To balance the overhead and the sparse flow throughput.

>
> Your HZ timeout is yet another dark side of your patch.

Certainly it can be changed to something more reasonable.

>
> Your (flow->dev == skb->dev) test is wrong.

Please let me know why, thanks. The tests showed it's possible that 2
correlated flows could have the same hash value but from different
devices.

>
> Your : flow->ts = now; is wrong (dirtying memory for each packet)

It doesn't touch the packet, does it? It only records the last time when
the flow is active. And the flow entries are only managed by this
feature.

>
> Really I dont like your patch.

Regretfully.

>
> You are kindly asked to find another way to solve your problem, a
> generic mechanism that can help others, not only you.
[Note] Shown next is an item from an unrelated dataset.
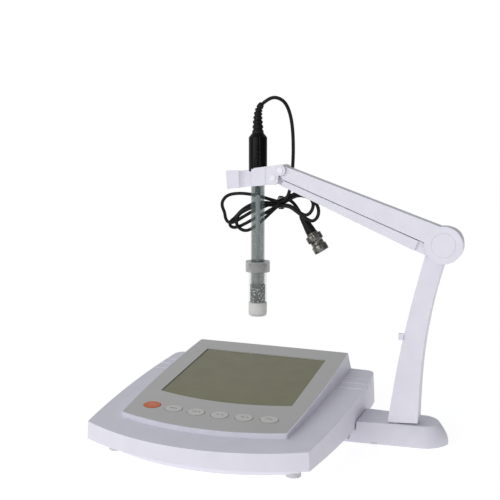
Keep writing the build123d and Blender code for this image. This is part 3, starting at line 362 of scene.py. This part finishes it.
THIRD_LEFT = [
    (32.0, 34.2, 198.8), (23.6, 32.4, 201.0), (13.0, 31.6, 201.6), (3.0, 31.2, 199.8), (-6.8, 31.6, 194.0),
    (-13.4, 32.8, 186.8), (-19.0, 34.0, 183.0), (-19.0, 35.0, 178.2), (-13.0, 35.2, 177.6),
    (-4.0, 35.2, 181.8), (5.4, 35.2, 187.2), (16.0, 35.2, 192.6), (26.0, 35.2, 198.6),
]
TAIL = [
    (35.6, 36.4, 204.8), (39.2, 40.6, 201.2), (42.5, 43.0, 195.8), (45.6, 43.0, 190.8),
]
route = LEAD + FIRST_LEFT + FIRST_RIGHT + SECOND_LEFT + SECOND_RIGHT + THIRD_LEFT + TAIL

curve = bpy.data.curves.new("electrode_cable", "CURVE")
curve.dimensions = "3D"
curve.bevel_depth = CABLE_D / 2
curve.bevel_resolution = 4
curve.use_fill_caps = True
spline = curve.splines.new("NURBS")
spline.points.add(len(route) - 1)
for point, place in zip(spline.points, route):
    point.co = (*at(*place), 1.0)
spline.order_u = 3
spline.use_endpoint_u = True
spline.resolution_u = 6
cable = bpy.data.objects.new("electrode_cable", curve)
scene.collection.objects.link(cable)
paint(cable, cable_black)
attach(cable, "electrode_group")
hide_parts("cable_lead", "cable_hank", "cable_tail")

# Twist tie round the knot: three turns of wire.
TIE_LOW, TIE_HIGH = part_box("cable_tie")
tie_mid = (TIE_LOW + TIE_HIGH) / 2
tie_y, tie_z = 6.1 * MM, 5.6 * MM
TIE_TURNS, TIE_PITCH, TIE_WIRE = 3, 1.2 * MM, 0.45 * MM
tie_curve = bpy.data.curves.new("bundle_tie", "CURVE")
tie_curve.dimensions = "3D"
tie_curve.bevel_depth = TIE_WIRE
tie_spline = tie_curve.splines.new("NURBS")
tie_places = []
for step in range(TIE_TURNS * 16 + 1):
    turn = step / 16
    angle = turn * 2 * math.pi
    offset = Vector(((turn - TIE_TURNS / 2) * TIE_PITCH, tie_y * math.cos(angle), tie_z * math.sin(angle)))
    tie_places.append(tie_mid + offset)
tie_spline.points.add(len(tie_places) - 1)
for point, place in zip(tie_spline.points, tie_places):
    point.co = (*place, 1.0)
tie_spline.order_u = 3
tie_spline.use_endpoint_u = True
bundle_tie = bpy.data.objects.new("bundle_tie", tie_curve)
scene.collection.objects.link(bundle_tie)
paint(bundle_tie, cable_black)
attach(bundle_tie, "electrode_group")
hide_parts("cable_tie")

# ---- ribbed boot on the electrode cap ----
cap_low, cap_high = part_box("electrode_cap")
boot_start = Vector(((cap_low.x + cap_high.x) / 2, (cap_low.y + cap_high.y) / 2, cap_high.z))
boot_end = at(*BOOT_TOP)
lead_way = (at(*LEAD[1]) - boot_end).normalized()
boot_reach = (boot_end - boot_start).length
BOOT_RIBS, BOOT_STEPS = 6, 60
BOOT_ROOT_R, BOOT_TIP_R, RIB_DEPTH = 5.0, 2.5, 0.75
bend = [
    boot_start,
    boot_start + Vector((0, 0, 1)) * boot_reach * 0.45,
    boot_end - lead_way * boot_reach * 0.25,
    boot_end,
]


def bend_point(t):
    """A point along the boot's bend."""
    weights = ((1 - t) ** 3, 3 * t * (1 - t) ** 2, 3 * t * t * (1 - t), t**3)
    return sum((place * weight for place, weight in zip(bend, weights)), Vector((0, 0, 0)))


boot_rings = []
for step in range(BOOT_STEPS + 1):
    t = step / BOOT_STEPS
    along = (bend_point(min(1.0, t + 0.01)) - bend_point(max(0.0, t - 0.01))).normalized()
    radius = BOOT_ROOT_R + (BOOT_TIP_R - BOOT_ROOT_R) * t
    ribbed = 0.06 < t < 0.84
    groove = RIB_DEPTH if ribbed and (t * BOOT_RIBS * 1.25) % 1.0 > 0.55 else 0.0
    boot_rings.append(ring_points(bend_point(t), along, (radius - groove) * MM))
boot_skin = rings_mesh(boot_rings)
cable_boot = mesh_piece("cable_boot", boot_skin, boot_black, "electrode_group", False)
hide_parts("strain_relief")

# ---- bayonet plug ----
plug_start = at(*TAIL[-1])
plug_axis = (at(*TAIL[-1]) - at(*TAIL[-2])).normalized()
plug_boot = turned(
    "plug_sleeve", plug_start, plug_axis,
    [(-0.2, 1.7), (0.2, 1.9), (1.0, 2.6), (4.0, 3.2), (10.0, 3.9), (16.0, 4.6), (18.6, 4.7), (19.0, 4.5)],
    boot_black, "electrode_group",
)
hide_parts("plug_boot")
KNURLS = 20


def knurl(angle):
    """Ribs of the plug's grip."""
    return 0.28 * MM * (1 if math.cos(KNURLS * angle) > 0 else -1)


plug_ring = turned(
    "plug_collar", plug_start, plug_axis,
    [(20.6, 5.0), (20.7, 6.6), (21.2, 6.9), (26.4, 6.9), (26.9, 6.4), (27.1, 5.7), (30.9, 5.7), (31.1, 6.5),
     (31.6, 6.8), (36.9, 6.8), (37.4, 6.5), (37.4, 4.9), (22.3, 4.9), (22.3, 4.1), (20.6, 4.1)],
    nickel, "ring_group", 80, knurl, (2, 3), True,
)
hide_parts("plug_ring")

# ---- key marks ----
PANEL_TILT = math.radians(7.53)
tilt = Matrix.Rotation(PANEL_TILT, 4, "X")
MARK_T = 0.04


def key_marks(key, body, material, bars):
    """Small raised marks on a key, each as (x, v, length, width) in millimetres from its middle."""
    low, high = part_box(key)
    crown = Vector(((low.x + high.x) / 2, (low.y + high.y) / 2, 0))
    top = [v.co for v in nodes[key].data.vertices if v.co.z > (low.z + high.z) / 2]
    normal = tilt @ Vector((0, 0, 1))
    level = max(co.dot(normal) for co in top)
    crown.z = (level - crown.dot(normal)) / normal.z
    bm = bmesh.new()
    for x, v, length, width in bars:
        size = Matrix.Diagonal((length * MM, width * MM, 2 * MARK_T * MM, 1))
        place = Matrix.Translation(crown) @ tilt @ Matrix.Translation((x * MM, v * MM, 0))
        bmesh.ops.create_cube(bm, size=1.0, matrix=place @ size)
    bmesh.ops.bevel(bm, geom=bm.edges[:], offset=0.02 * MM, segments=1, affect="EDGES")
    return mesh_piece(f"{key}_mark", bm, material, body, False)


POWER_BARS = [
    (-2.6, 1.2, 1.5, 0.5), (0.0, 1.2, 1.9, 0.5), (2.4, 1.2, 1.3, 0.5),
    (-2.0, -1.0, 2.4, 0.5), (1.6, -1.0, 2.6, 0.5),
]
key_marks("key_power", "power_key", mark_light, POWER_BARS)
key_marks("key_1", "key_one", mark_dark, [(-2.0, 0, 2.6, 0.8), (1.4, 0, 2.6, 0.8)])
key_marks("key_2", "key_two", mark_dark, [(-3.0, 0, 1.2, 0.8), (-0.6, 0, 2.2, 0.8), (2.6, 0, 1.6, 0.8)])
key_marks("key_3", "key_three", mark_dark, [(-1.6, 0, 2.2, 0.7), (2.2, 0.1, 1.1, 1.2)])
key_marks("key_4", "key_four", mark_dark, [(-1.4, 0, 2.6, 0.8), (2.4, 0.1, 0.9, 1.2)])
key_marks("key_5", "key_five", mark_dark, [(-1.6, 0, 1.6, 0.7), (1.0, 0, 2.8, 0.7)])

# ---- solid foot of the vial ----
vial_low, vial_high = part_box("storage_vial")
vial_axis_point = Vector(((vial_low.x + vial_high.x) / 2, (vial_low.y + vial_high.y) / 2, vial_low.z))
turned(
    "vial_foot", vial_axis_point, Vector((0, 0, 1)),
    [(0.2, 5.6), (0.6, 6.8), (1.6, 7.7), (3.0, 8.1), (11.0, 8.1), (12.1, 7.6)],
    vial_foot_grey, "vial_group",
)

# ---- sealing ring inside the vial's collar ----
collar_low, collar_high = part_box("vial_cap")
ring_centre = Vector(((collar_low.x + collar_high.x) / 2, (collar_low.y + collar_high.y) / 2, 0))
SEAL_R, SEAL_WIRE, SEAL_SIDES = 7.2 * MM, 1.0 * MM, 16
seal_z = collar_high.z - 3.4 * MM
seal_bm = bmesh.new()
seal_loops = []
for index in range(48):
    angle = 2 * math.pi * index / 48
    out = Vector((math.cos(angle), math.sin(angle), 0))
    centre = ring_centre + out * SEAL_R + Vector((0, 0, seal_z))
    loop = []
    for side in range(SEAL_SIDES):
        tilt_angle = 2 * math.pi * side / SEAL_SIDES
        offset = out * (SEAL_WIRE * math.cos(tilt_angle)) + Vector((0, 0, SEAL_WIRE * math.sin(tilt_angle)))
        loop.append(seal_bm.verts.new(centre + offset))
    seal_loops.append(loop)
for index, loop in enumerate(seal_loops):
    follow = seal_loops[(index + 1) % len(seal_loops)]
    for side in range(SEAL_SIDES):
        after = (side + 1) % SEAL_SIDES
        seal_bm.faces.new((loop[side], loop[after], follow[after], follow[side]))
mesh_piece("collar_seal", seal_bm, seal_black, "vial_group")

# ---- stage: pale floor, white surroundings brighter on the left, and soft lights ----
floor_mesh = bpy.data.meshes.new("floor")
FLOOR_HALF = 6.0
floor_mesh.from_pydata(
    [(-FLOOR_HALF, -FLOOR_HALF, 0), (FLOOR_HALF, -FLOOR_HALF, 0), (FLOOR_HALF, FLOOR_HALF, 0),
     (-FLOOR_HALF, FLOOR_HALF, 0)], [], [(0, 1, 2, 3)]
)
floor = bpy.data.objects.new("floor", floor_mesh)
floor.location.z = -0.0002
scene.collection.objects.link(floor)
floor_material, _, floor_shader = new_material("floor_pale")
floor_shader.inputs["Base Color"].default_value = (0.35, 0.35, 0.35, 1)
floor_shader.inputs["Roughness"].default_value = 1.0
floor_shader.inputs["Emission Color"].default_value = (1, 1, 1, 1)
floor_shader.inputs["Emission Strength"].default_value = 0.80
floor.data.materials.append(floor_material)

world = bpy.data.worlds.new("studio")
world.use_nodes = True
scene.world = world
world_tree = world.node_tree
backdrop = world_tree.nodes["Background"]
backdrop.inputs["Color"].default_value = (1, 1, 1, 1)
backdrop.inputs["Strength"].default_value = 1.0
room = world_tree.nodes.new("ShaderNodeBackground")
room.inputs["Color"].default_value = (0.97, 0.98, 1.0, 1)
ROOM_LEFT, ROOM_RIGHT = 0.85, 0.18
where = world_tree.nodes.new("ShaderNodeTexCoord")
split = world_tree.nodes.new("ShaderNodeSeparateXYZ")
fall = world_tree.nodes.new("ShaderNodeMapRange")
fall.inputs["From Min"].default_value = -1.0
fall.inputs["From Max"].default_value = 1.0
fall.inputs["To Min"].default_value = ROOM_LEFT
fall.inputs["To Max"].default_value = ROOM_RIGHT
world_tree.links.new(where.outputs["Generated"], split.inputs[0])
world_tree.links.new(split.outputs["X"], fall.inputs["Value"])
world_tree.links.new(fall.outputs["Result"], room.inputs["Strength"])
rays = world_tree.nodes.new("ShaderNodeLightPath")
mix = world_tree.nodes.new("ShaderNodeMixShader")
world_tree.links.new(rays.outputs["Is Camera Ray"], mix.inputs[0])
world_tree.links.new(room.outputs[0], mix.inputs[1])
world_tree.links.new(backdrop.outputs[0], mix.inputs[2])
world_tree.links.new(mix.outputs[0], world_tree.nodes["World Output"].inputs["Surface"])


def area_light(name, place, target, width, height, power):
    """A soft panel light that faces the target."""
    data = bpy.data.lights.new(name, "AREA")
    data.shape = "RECTANGLE"
    data.size = width
    data.size_y = height
    data.energy = power
    light = bpy.data.objects.new(name, data)
    light.location = place
    light.rotation_euler = (Vector(target) - Vector(place)).to_track_quat("-Z", "Y").to_euler()
    scene.collection.objects.link(light)


MIDDLE = (0.0, 0.0, 0.12)
area_light("key_light", (-0.9, -1.9, 0.75), MIDDLE, 1.4, 1.2, 12.0)
electrode_mid = ring_centre + Vector((0, 0, 0.2))
to_camera = (camera.location - electrode_mid).normalized()
STRIPS = ((-24.0, 0.035), (14.0, 0.035))
for number, (turn, width) in enumerate(STRIPS):
    way = Matrix.Rotation(math.radians(-turn), 4, "Z") @ Vector((to_camera.x, to_camera.y, 0)).normalized()
    area_light(f"strip_light_{number}", electrode_mid + way * 1.1, electrode_mid, width, 0.9, 0.8)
This is the meat of the problem. And it's why I'm still saying something
about this patch. We do have the platform where SMP irq affinity is not
available to NICs and, according to tests, RPS does take effect with a
bit imperfection: relatively low and inconsistent throughput in the case
of sparse connections. What you are saying is not the linux way, IMHO:
Provided the incoming code doesn't do harm to the kernel, we should
offer options to users. My case can be a rare one, but it would be good
to have the kernel support.

>
> We do think activating RFS is the way to go. Its the standard layer we
> added below RPS, its configurable and scales. It can be expanded at will
> with configurable plugins.
>
> For example, using single queue NICS, it makes sense to select cpu on
> the output device only, not on the rxhash by itself (a modulo or
> something), to reduce false sharing and qdisc/device lock on tx path.
>
> If your machine has 4 cpus, and 4 nics, you can instruct RFS table to
> prefer cpu on the NIC that packet will use for output.

I understand what you say above, but it does not apply in my case.